» What to do
Starting at the line that contains "obj.matrix_world = world", reproduce each line exactly up to and including the line that contains "# They are in". Reproduce nothing else.

[Start Source data]

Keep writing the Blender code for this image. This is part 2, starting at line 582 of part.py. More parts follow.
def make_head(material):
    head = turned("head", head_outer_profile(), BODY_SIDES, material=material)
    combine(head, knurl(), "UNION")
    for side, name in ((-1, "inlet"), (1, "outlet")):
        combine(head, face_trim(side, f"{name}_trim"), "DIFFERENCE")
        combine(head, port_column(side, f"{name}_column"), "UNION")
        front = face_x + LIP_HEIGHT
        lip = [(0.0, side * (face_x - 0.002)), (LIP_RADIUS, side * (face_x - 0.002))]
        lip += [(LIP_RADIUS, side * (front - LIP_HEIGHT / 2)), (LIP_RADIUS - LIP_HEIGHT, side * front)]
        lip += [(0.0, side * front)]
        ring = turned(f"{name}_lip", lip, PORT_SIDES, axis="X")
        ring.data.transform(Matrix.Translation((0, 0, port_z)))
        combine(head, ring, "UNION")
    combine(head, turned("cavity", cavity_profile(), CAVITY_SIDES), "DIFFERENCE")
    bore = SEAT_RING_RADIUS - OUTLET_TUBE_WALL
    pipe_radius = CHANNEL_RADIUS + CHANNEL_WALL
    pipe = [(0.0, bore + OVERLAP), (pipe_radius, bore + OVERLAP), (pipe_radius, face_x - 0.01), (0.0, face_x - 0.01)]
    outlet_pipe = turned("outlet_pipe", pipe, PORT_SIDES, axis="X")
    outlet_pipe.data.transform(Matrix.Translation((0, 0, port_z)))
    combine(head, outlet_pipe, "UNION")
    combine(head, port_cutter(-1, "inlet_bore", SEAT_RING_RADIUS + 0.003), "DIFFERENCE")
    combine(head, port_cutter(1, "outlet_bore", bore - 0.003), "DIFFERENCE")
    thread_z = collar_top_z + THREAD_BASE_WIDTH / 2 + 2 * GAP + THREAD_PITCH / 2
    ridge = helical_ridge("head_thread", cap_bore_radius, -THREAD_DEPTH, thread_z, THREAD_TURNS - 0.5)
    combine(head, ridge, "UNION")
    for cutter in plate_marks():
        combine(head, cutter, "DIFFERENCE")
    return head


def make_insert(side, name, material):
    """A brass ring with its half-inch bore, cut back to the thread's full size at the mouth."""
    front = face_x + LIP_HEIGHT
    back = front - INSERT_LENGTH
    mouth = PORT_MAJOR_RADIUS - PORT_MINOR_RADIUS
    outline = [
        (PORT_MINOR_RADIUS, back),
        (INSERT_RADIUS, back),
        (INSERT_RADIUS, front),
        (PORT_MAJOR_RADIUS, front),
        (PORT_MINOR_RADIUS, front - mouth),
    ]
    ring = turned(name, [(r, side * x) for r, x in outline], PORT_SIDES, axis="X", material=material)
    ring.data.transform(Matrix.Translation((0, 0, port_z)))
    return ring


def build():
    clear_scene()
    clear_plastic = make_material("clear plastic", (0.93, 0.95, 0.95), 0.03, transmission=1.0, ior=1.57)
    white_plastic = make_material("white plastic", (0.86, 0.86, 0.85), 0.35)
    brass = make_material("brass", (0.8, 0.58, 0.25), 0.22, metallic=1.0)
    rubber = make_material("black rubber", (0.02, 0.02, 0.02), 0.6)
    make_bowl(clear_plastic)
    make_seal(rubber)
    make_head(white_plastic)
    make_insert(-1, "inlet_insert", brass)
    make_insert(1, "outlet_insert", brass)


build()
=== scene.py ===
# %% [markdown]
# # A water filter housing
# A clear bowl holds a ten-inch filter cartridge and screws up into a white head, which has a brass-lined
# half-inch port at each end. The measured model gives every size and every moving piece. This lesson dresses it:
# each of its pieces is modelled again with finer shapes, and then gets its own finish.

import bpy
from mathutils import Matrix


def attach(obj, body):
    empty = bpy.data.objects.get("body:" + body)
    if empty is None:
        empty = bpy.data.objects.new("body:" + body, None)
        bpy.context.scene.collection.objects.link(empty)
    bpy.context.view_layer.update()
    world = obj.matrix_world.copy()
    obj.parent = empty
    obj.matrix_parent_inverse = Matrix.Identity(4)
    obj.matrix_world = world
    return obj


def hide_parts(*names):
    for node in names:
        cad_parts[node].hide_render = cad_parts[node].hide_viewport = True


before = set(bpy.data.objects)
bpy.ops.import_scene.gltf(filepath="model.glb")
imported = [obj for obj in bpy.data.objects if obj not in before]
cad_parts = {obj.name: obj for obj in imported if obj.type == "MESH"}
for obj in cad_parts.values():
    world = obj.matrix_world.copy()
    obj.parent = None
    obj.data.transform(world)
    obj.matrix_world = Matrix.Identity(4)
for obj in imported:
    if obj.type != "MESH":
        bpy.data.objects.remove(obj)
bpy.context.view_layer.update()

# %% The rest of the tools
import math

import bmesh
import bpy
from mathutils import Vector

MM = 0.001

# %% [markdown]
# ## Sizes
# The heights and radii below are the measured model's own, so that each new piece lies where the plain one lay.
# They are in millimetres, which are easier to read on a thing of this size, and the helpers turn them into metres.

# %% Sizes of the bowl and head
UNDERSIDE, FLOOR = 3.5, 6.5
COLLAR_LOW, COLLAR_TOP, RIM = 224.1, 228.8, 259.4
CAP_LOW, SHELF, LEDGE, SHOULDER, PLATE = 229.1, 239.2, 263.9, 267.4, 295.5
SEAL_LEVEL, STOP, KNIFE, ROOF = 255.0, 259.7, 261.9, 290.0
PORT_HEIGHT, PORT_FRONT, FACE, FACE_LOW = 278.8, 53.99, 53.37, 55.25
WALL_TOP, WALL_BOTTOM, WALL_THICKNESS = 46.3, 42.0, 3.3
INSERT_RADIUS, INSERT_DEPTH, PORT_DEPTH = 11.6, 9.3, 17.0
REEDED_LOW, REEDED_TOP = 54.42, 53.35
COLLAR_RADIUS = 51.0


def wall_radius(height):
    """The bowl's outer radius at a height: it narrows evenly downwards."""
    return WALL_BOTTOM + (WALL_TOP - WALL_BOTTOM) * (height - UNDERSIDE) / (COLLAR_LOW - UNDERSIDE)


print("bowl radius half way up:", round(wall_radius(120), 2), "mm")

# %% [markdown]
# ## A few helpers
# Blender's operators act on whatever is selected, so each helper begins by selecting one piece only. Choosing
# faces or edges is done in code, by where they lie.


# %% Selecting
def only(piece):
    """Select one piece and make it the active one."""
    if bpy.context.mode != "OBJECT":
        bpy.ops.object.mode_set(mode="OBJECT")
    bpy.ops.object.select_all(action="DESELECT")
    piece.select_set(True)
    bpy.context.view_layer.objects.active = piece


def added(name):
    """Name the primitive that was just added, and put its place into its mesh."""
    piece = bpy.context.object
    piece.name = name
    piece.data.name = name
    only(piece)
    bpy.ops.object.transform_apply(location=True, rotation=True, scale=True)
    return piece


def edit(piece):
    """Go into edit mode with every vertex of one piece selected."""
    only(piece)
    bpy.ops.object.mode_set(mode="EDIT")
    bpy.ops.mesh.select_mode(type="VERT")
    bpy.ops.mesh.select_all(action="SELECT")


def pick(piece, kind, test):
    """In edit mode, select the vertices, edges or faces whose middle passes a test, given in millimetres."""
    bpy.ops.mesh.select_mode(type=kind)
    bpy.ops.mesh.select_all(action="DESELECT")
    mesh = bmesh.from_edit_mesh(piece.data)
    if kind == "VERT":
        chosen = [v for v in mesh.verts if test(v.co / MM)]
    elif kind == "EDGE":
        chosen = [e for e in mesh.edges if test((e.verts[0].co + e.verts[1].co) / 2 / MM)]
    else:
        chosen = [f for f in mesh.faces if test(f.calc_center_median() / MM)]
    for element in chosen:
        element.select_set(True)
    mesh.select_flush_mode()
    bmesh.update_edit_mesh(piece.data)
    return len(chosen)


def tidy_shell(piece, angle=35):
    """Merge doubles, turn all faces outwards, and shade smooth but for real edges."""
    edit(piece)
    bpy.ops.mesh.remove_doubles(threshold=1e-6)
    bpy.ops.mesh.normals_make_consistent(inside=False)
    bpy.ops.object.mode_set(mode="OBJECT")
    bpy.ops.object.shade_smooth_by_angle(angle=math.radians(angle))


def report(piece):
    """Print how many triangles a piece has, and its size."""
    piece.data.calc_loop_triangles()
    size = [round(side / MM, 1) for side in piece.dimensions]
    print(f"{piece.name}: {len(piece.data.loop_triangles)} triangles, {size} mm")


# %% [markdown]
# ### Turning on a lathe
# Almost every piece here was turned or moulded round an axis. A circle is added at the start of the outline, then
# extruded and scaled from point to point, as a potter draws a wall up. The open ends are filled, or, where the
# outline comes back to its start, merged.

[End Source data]

» The response
    obj.matrix_world = world
    return obj


def hide_parts(*names):
    for node in names:
        cad_parts[node].hide_render = cad_parts[node].hide_viewport = True


before = set(bpy.data.objects)
bpy.ops.import_scene.gltf(filepath="model.glb")
imported = [obj for obj in bpy.data.objects if obj not in before]
cad_parts = {obj.name: obj for obj in imported if obj.type == "MESH"}
for obj in cad_parts.values():
    world = obj.matrix_world.copy()
    obj.parent = None
    obj.data.transform(world)
    obj.matrix_world = Matrix.Identity(4)
for obj in imported:
    if obj.type != "MESH":
        bpy.data.objects.remove(obj)
bpy.context.view_layer.update()

# %% The rest of the tools
import math

import bmesh
import bpy
from mathutils import Vector

MM = 0.001

# %% [markdown]
# ## Sizes
# The heights and radii below are the measured model's own, so that each new piece lies where the plain one lay.
# They are in millimetres, which are easier to read on a thing of this size, and the helpers turn them into metres.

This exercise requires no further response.